Only the lines from the start of the entries up to and including the line with "SEAM_COLUMN = 4.0" should be written out, exactly as they stand.

::::

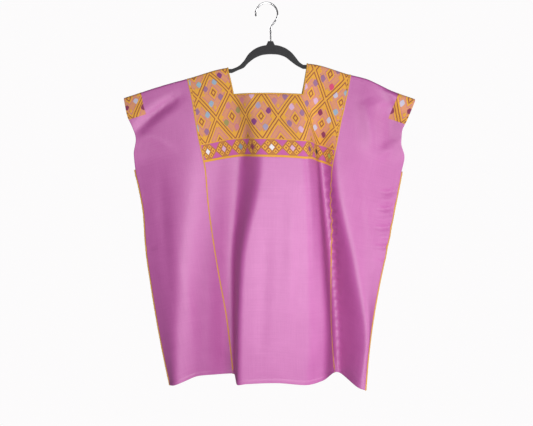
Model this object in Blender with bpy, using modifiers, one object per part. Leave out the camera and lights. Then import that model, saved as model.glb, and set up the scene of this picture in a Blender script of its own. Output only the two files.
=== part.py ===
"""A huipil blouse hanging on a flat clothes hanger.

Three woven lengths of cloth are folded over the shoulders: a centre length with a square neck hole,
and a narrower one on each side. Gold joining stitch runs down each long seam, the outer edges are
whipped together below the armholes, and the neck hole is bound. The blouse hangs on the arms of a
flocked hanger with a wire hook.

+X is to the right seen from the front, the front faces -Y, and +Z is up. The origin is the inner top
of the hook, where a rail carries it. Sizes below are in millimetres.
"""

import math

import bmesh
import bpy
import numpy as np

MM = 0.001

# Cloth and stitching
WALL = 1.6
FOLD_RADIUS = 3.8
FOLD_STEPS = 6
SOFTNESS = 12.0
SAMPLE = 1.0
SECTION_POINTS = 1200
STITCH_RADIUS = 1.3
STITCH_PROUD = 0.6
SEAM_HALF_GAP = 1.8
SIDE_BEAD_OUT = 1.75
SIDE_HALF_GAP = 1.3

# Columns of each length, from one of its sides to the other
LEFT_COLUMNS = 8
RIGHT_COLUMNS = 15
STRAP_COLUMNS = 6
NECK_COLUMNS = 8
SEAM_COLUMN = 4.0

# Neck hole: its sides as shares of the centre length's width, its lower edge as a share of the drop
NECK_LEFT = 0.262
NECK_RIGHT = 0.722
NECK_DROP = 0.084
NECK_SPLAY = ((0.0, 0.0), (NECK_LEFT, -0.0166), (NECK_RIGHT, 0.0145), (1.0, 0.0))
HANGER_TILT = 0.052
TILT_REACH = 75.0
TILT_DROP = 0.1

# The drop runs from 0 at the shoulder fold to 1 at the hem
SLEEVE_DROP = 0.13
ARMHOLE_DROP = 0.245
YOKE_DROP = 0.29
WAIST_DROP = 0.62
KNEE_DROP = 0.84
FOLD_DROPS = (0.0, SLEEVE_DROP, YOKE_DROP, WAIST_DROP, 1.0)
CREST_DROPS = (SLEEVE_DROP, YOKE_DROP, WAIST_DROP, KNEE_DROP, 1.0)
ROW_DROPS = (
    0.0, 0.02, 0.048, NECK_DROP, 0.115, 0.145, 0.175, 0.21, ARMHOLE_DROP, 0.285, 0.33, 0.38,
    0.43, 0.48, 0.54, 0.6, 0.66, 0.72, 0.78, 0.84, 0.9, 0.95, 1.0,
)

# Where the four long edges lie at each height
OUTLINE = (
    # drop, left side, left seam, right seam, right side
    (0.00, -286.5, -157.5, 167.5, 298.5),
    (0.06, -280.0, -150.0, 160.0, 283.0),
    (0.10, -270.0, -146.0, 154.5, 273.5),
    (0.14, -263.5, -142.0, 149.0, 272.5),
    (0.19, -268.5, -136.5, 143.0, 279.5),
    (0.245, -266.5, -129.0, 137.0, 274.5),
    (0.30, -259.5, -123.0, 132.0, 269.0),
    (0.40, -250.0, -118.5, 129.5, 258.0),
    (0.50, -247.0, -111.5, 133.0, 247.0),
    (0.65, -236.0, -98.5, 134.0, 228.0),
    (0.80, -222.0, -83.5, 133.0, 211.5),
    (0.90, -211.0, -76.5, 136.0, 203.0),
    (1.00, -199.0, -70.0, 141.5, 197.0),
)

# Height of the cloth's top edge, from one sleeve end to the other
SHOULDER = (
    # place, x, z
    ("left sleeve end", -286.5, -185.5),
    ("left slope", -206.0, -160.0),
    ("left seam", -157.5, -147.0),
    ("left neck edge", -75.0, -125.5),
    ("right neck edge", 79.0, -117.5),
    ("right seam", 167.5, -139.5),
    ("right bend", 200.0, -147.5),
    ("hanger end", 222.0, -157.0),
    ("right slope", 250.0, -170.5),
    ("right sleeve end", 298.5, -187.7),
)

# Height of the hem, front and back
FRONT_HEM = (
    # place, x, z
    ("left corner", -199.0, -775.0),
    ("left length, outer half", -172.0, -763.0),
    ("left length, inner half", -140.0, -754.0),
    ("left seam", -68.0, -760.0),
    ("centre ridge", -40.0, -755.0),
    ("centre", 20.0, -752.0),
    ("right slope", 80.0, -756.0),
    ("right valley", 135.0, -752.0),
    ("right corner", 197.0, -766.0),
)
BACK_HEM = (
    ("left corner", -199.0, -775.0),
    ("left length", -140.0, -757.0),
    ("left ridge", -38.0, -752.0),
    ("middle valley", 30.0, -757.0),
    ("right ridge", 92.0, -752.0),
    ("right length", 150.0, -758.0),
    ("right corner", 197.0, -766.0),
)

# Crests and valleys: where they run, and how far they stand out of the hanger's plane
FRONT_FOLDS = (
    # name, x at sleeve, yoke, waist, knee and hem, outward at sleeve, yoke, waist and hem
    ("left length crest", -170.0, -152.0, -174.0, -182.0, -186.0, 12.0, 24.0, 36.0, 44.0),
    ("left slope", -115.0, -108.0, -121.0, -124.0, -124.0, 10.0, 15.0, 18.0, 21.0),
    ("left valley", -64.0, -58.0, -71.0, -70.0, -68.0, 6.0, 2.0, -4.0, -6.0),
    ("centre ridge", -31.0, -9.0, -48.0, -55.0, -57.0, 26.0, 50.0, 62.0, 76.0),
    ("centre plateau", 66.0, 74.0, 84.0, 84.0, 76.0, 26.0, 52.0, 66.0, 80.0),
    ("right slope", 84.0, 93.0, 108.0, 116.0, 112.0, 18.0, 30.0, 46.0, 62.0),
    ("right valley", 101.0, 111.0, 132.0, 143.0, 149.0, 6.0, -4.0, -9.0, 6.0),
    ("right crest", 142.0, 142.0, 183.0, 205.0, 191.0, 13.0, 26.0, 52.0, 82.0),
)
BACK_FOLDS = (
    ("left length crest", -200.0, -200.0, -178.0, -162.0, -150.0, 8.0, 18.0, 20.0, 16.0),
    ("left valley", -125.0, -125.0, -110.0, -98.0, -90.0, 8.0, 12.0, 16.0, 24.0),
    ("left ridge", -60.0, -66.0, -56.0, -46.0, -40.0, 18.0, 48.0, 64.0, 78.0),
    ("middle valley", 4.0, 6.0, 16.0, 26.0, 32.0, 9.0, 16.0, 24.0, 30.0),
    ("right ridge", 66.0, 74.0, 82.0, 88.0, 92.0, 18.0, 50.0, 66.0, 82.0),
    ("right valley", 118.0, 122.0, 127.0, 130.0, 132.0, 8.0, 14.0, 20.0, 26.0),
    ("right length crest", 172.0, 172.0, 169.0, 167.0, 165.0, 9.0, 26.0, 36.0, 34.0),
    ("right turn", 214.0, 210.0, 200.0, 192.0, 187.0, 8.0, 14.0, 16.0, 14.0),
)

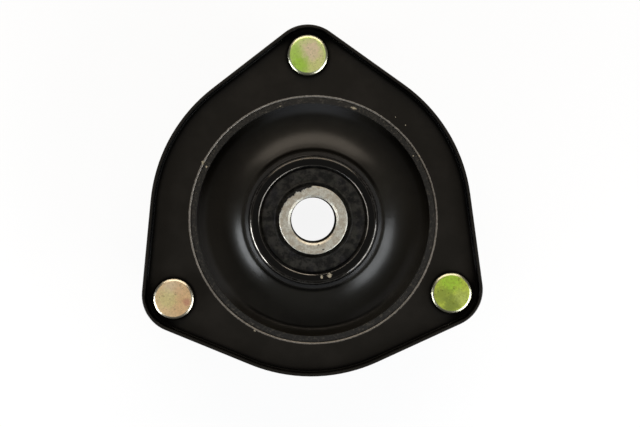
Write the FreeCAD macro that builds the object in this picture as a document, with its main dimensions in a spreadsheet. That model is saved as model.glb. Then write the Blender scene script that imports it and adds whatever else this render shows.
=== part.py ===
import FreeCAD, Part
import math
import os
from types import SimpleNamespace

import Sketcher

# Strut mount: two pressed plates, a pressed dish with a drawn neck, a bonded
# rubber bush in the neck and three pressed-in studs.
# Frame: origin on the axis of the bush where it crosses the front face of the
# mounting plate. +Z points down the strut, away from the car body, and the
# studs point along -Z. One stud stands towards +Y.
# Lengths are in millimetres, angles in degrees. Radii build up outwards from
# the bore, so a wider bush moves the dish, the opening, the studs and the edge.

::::

_Solved problem:_
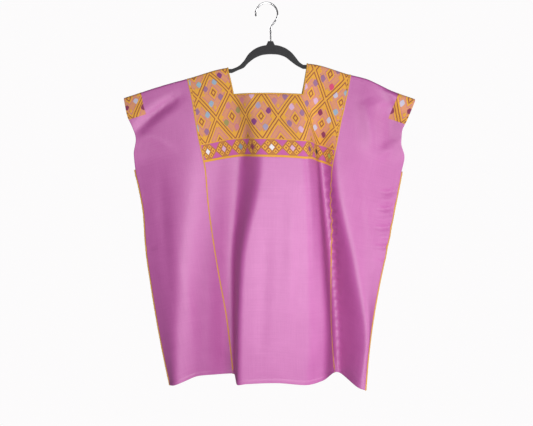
Model this object in Blender with bpy, using modifiers, one object per part. Leave out the camera and lights. Then import that model, saved as model.glb, and set up the scene of this picture in a Blender script of its own. Output only the two files.
=== part.py ===
"""A huipil blouse hanging on a flat clothes hanger.

Three woven lengths of cloth are folded over the shoulders: a centre length with a square neck hole,
and a narrower one on each side. Gold joining stitch runs down each long seam, the outer edges are
whipped together below the armholes, and the neck hole is bound. The blouse hangs on the arms of a
flocked hanger with a wire hook.

+X is to the right seen from the front, the front faces -Y, and +Z is up. The origin is the inner top
of the hook, where a rail carries it. Sizes below are in millimetres.
"""

import math

import bmesh
import bpy
import numpy as np

MM = 0.001

# Cloth and stitching
WALL = 1.6
FOLD_RADIUS = 3.8
FOLD_STEPS = 6
SOFTNESS = 12.0
SAMPLE = 1.0
SECTION_POINTS = 1200
STITCH_RADIUS = 1.3
STITCH_PROUD = 0.6
SEAM_HALF_GAP = 1.8
SIDE_BEAD_OUT = 1.75
SIDE_HALF_GAP = 1.3

# Columns of each length, from one of its sides to the other
LEFT_COLUMNS = 8
RIGHT_COLUMNS = 15
STRAP_COLUMNS = 6
NECK_COLUMNS = 8
SEAM_COLUMN = 4.0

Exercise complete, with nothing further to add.